» Given task: Beginning with the first line below, please repeat the material exactly, ending with the line that includes "ends], material, tint)".

» Data lines:
▬▬▬

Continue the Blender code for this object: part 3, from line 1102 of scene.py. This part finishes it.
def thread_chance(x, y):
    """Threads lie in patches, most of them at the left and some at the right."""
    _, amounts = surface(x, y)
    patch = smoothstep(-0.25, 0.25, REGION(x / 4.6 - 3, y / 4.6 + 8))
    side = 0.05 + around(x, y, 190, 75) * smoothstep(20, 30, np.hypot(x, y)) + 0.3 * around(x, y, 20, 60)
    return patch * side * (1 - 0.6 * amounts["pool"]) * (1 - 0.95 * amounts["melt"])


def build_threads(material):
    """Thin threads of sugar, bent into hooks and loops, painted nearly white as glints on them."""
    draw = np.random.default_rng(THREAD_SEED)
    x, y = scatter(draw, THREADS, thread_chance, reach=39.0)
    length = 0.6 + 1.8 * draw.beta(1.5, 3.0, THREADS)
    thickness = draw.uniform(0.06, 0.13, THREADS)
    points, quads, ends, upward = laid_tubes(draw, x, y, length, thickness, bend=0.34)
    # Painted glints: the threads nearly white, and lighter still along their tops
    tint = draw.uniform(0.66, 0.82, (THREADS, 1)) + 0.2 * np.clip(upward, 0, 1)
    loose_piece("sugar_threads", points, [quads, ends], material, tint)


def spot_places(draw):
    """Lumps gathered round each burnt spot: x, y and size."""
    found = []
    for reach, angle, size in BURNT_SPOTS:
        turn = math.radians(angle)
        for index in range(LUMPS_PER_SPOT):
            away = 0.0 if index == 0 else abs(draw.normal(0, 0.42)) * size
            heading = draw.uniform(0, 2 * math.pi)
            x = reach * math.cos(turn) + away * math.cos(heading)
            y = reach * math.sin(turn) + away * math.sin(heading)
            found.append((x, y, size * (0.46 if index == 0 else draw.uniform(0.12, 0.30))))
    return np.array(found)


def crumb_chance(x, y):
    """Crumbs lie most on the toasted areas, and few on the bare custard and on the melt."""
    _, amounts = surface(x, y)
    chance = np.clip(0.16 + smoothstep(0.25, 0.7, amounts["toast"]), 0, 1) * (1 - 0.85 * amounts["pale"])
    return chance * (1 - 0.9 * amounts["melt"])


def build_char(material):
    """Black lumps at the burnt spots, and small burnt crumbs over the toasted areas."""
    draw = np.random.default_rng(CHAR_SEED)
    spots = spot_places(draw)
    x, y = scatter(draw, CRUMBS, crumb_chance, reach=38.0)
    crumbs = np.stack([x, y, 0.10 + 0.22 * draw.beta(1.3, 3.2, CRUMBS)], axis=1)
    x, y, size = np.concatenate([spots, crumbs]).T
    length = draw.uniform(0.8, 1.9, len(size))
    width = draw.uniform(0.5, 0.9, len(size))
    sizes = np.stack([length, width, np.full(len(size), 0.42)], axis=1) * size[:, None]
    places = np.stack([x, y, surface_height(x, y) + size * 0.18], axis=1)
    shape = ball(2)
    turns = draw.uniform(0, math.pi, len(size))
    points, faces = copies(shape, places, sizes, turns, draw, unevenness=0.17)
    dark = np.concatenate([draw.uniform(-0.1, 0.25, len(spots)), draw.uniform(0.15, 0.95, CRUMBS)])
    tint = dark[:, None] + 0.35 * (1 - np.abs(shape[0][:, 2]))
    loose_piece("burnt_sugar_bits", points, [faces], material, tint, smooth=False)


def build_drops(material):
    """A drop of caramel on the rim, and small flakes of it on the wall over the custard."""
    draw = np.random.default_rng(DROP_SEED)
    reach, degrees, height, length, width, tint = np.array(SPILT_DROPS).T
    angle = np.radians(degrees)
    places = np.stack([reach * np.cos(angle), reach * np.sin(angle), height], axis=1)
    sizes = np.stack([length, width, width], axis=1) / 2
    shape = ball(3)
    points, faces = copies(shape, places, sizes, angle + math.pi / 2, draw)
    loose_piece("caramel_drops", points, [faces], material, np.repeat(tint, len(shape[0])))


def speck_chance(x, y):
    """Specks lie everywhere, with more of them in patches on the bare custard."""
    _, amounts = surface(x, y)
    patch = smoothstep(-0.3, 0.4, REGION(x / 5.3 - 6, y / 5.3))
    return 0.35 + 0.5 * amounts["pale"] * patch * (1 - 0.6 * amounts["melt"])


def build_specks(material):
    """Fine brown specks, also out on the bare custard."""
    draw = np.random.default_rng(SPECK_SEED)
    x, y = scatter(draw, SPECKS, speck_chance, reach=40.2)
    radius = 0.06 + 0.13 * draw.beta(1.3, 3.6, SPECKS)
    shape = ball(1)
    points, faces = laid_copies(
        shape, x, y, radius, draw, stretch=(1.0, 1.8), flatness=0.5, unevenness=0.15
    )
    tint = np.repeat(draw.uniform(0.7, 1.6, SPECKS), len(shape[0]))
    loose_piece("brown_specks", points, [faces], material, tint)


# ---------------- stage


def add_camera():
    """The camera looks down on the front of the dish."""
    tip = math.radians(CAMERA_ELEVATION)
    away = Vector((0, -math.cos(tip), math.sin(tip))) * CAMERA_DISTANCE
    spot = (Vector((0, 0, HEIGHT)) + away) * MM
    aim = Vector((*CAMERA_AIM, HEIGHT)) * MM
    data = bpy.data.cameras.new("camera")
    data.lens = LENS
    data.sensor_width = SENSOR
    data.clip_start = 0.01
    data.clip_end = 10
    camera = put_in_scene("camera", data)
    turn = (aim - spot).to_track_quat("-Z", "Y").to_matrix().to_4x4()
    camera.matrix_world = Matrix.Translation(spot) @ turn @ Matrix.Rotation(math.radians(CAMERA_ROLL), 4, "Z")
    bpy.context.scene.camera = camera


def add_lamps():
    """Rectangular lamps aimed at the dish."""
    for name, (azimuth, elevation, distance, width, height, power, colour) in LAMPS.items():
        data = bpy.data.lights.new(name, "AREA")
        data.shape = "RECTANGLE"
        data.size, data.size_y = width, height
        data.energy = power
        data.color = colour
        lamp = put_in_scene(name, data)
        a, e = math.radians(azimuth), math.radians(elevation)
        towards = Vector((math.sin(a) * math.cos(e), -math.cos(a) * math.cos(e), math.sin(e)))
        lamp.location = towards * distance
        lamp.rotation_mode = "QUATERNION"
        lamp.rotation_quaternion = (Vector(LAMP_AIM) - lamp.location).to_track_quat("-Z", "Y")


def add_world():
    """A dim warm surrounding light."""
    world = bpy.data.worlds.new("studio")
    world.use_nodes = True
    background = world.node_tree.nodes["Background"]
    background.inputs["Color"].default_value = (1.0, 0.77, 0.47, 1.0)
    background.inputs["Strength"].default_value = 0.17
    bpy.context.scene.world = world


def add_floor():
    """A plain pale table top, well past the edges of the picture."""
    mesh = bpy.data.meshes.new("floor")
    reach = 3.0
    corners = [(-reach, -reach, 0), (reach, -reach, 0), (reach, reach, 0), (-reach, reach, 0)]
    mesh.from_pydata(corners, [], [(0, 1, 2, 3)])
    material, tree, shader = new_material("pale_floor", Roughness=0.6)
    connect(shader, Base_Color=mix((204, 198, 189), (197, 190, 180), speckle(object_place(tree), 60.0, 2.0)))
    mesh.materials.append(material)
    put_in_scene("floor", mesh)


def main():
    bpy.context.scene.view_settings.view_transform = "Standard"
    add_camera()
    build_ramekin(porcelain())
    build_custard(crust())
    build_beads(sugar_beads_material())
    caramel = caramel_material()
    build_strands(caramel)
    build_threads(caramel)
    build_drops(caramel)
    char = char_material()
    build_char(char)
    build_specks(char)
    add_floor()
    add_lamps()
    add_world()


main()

▬▬▬

» Expected answer:
Continue the Blender code for this object: part 3, from line 1102 of scene.py. This part finishes it.
def thread_chance(x, y):
    """Threads lie in patches, most of them at the left and some at the right."""
    _, amounts = surface(x, y)
    patch = smoothstep(-0.25, 0.25, REGION(x / 4.6 - 3, y / 4.6 + 8))
    side = 0.05 + around(x, y, 190, 75) * smoothstep(20, 30, np.hypot(x, y)) + 0.3 * around(x, y, 20, 60)
    return patch * side * (1 - 0.6 * amounts["pool"]) * (1 - 0.95 * amounts["melt"])


def build_threads(material):
    """Thin threads of sugar, bent into hooks and loops, painted nearly white as glints on them."""
    draw = np.random.default_rng(THREAD_SEED)
    x, y = scatter(draw, THREADS, thread_chance, reach=39.0)
    length = 0.6 + 1.8 * draw.beta(1.5, 3.0, THREADS)
    thickness = draw.uniform(0.06, 0.13, THREADS)
    points, quads, ends, upward = laid_tubes(draw, x, y, length, thickness, bend=0.34)
    # Painted glints: the threads nearly white, and lighter still along their tops
    tint = draw.uniform(0.66, 0.82, (THREADS, 1)) + 0.2 * np.clip(upward, 0, 1)
    loose_piece("sugar_threads", points, [quads, ends], material, tint)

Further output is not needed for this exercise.